The chances of Arizona getting caught by exposure requirements are slim to none, and at this point would bet on Connauton and Schenn as the very underwhelming, yet leading options available. Neither have been able to hold down a consistent NHL gig, and thus several question marks surround their impact on a game.
When it comes down to it, I believe Kevin Connauton is the better player of the two. His ability to balloon up to 2014/15 numbers with Columbus is flat out more intriguing. With both guys signed to cheap contracts for next year, I'd rather gamble on a player next season who has at least shown glimpses of offensive impact ability - 9.72% 5v5 ice time shooting percentage, 2.91 goals for per 60 minutes - then one who's play has flatlined without the help of strong teammates. Hopefully with more ice time (only 286 minutes played in 2016/17) Connauton can find a bit more consistency in his game and compete as a bottom pair defenceman on the Golden Knights next season.
Unless Arizona runs awkwardly into the contract wall discussed above, their lot of depth forwards will find a way to be protected, leaving little choice. If a boom or bust option like Alex Burmistrov or the aforementioned McGinn happen to squeeze through the cracks, McPhee would undoubtedly pounce, but those are still 'what if' scenarios. Best not to overthink it till moves begin to happen around the list deadline. Take the card you're dealt and move on.

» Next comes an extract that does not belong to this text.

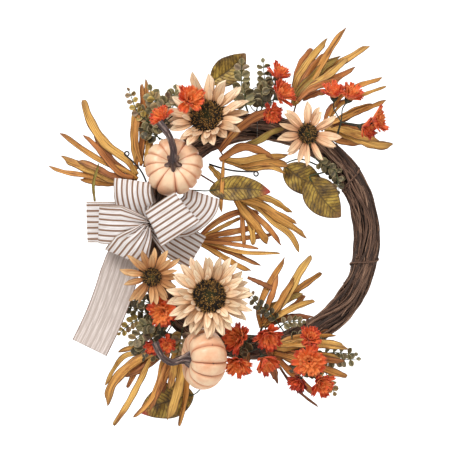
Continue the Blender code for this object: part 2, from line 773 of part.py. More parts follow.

I can't preach the flexibility in protection structure enough. The ability to take on a top-6 forward (or even top-4 defenceman) has to be the play for the Coyotes with SO MANY young players exempt from the process. As for the draft - I think this team's window for playoff success being 2-3 year's down the line may actually be a strength for them in the selection process. They can utilize this development time on a prospect with more long term potential such as Cale Maker or Casey Mittelstadt and reap the rewards of a more well-rounded player when the team is ready to make a jump.